In the days that followed he was quiet and often I felt that he was avoiding me, until I got a phone call and it was Charles. He wanted to know where to look in the New Testament for some verses that I had given him about salvation. I gave him the reference to several passages and asked if I could meet with him. He declined my offer and thanked me for the scripture. I could tell that he was greatly troubled, but I did not know where he was or how to help him.

Because he was training for the Olympic games, Charles had special privileges at the University pool facilities. Some time between 10:30 and 11:00 that evening he decided to go swim and practice a few dives. It was a clear night in October and the moon was big and bright. The University pool was housed under a ceiling of glass panes so the moon shone bright across the top of the wall in the pool area. Charles climbed to the highest platform to take his first dive. At that moment the Spirit of God began to convict him of his sins. All the scripture he had read, all the occasions of witnessing to him about Christ flooded his mind. He stood on the platform backwards to make his dive, spread his arms to gather his balance, looked up to the wall and saw his own shadow caused by the light of the moon. It was the shape of a cross. He could bear the burden of his sin no longer. His heart broke and he sat down on the platform and asked God to forgive him and save him. He trusted Jesus Christ twenty some feet in the air.

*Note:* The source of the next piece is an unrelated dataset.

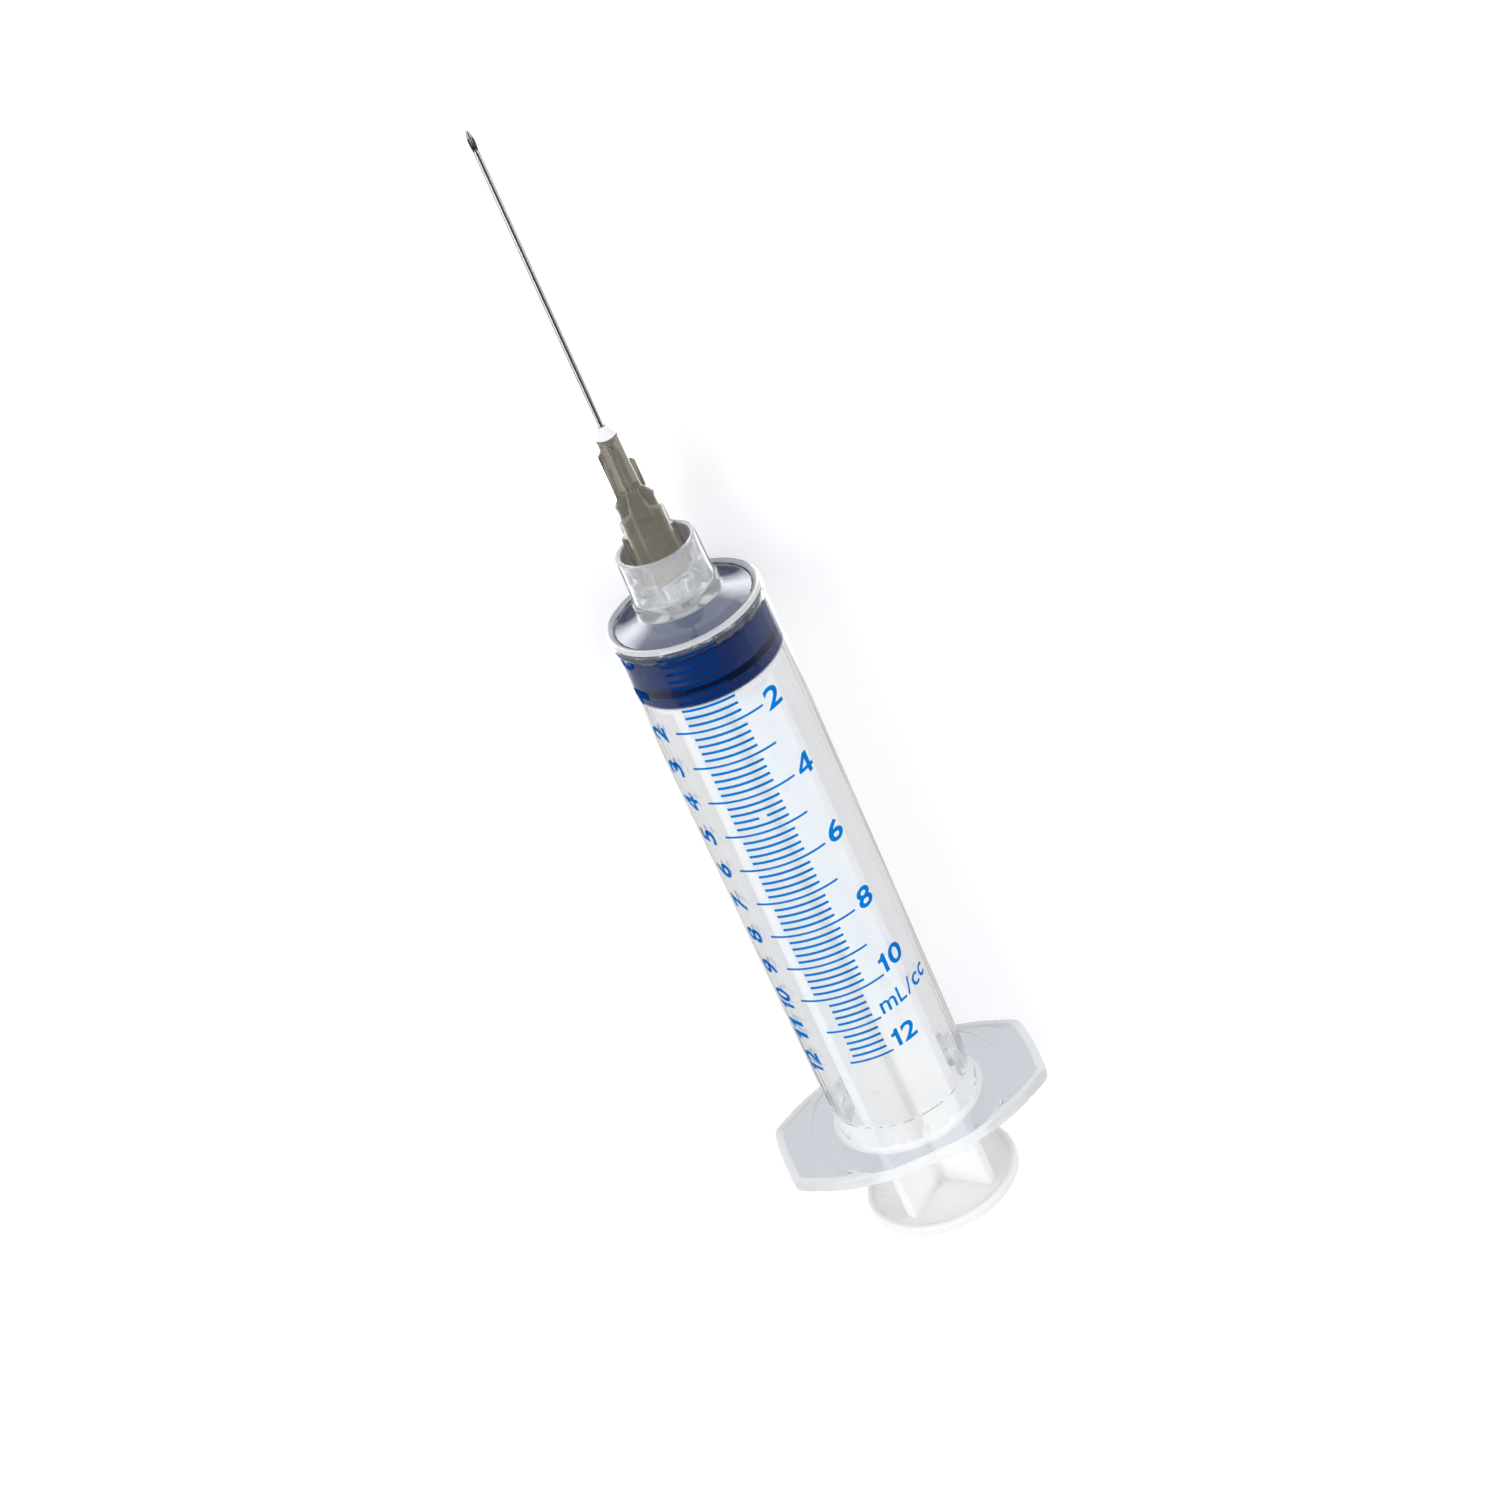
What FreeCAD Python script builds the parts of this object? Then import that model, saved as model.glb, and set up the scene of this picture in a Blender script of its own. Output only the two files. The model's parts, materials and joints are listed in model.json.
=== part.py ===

Suddenly, the lights in the pool area came on. The attendant had come in to check the pool. As Charles looked down from his platform he saw an empty pool which had been drained for repairs. He had almost plummeted to his death, but the cross had stopped him from disaster.

I remember hearing the same story as a youth, except the main player (the hapless diver) was a rich executive who had returned home early from a business trip. He decides to dive into his pool and experiences the same fate as the aforementioned Chuck Murray.   According to the Urban Legends Reference Page, the University of Cincinnati had two Charles Murray's enrolled in the 1960s, but neither of them were at the school in 1967 and neither of them were divers. Also from Urban Legends,

You have to wonder about a university that would grant one of their top athletes -- a guy who's in training for the Olympics -- special pool privileges, then close their pool for repairs and drain it, without even notifying him about their plans. have to wonder about a diver who walks around a pool, climbs up a ladder to a diving platform, and stands overlooking the pool in a building "under a ceiling of glass panes" on a night when "the moon was big and bright" yet didn't once notice the absence of light reflecting from where the water should have been. And you really have to wonder about an experienced diver who plunges into a darkened pool from a high-dive platform without having first checked the water to ensure that there are no objects (such as people) in his landing area.

You've also got to wonder why a diver of Olympic stature isn't concerned about noting the surface of the water - remember that little stream of water that is constantly sprayed onto the surface, creating ripples, in order to give the diver a point of reference?   Now I'm not faulting our interim pastor... he most surely received the story thinking it to be true. Yet a little bit of research can help verify accounts and / or claims that, on the surface, seem a bit too contrived.   Still, what concerns me is just how many people in the congregation, if told about the story's lack of authenticity, would care? Would they be more concerned with whether the story helps make the point the pastor is delivering, or would they think that the story's veracity is more important?   Would people accept the story, simply because it made them feel better?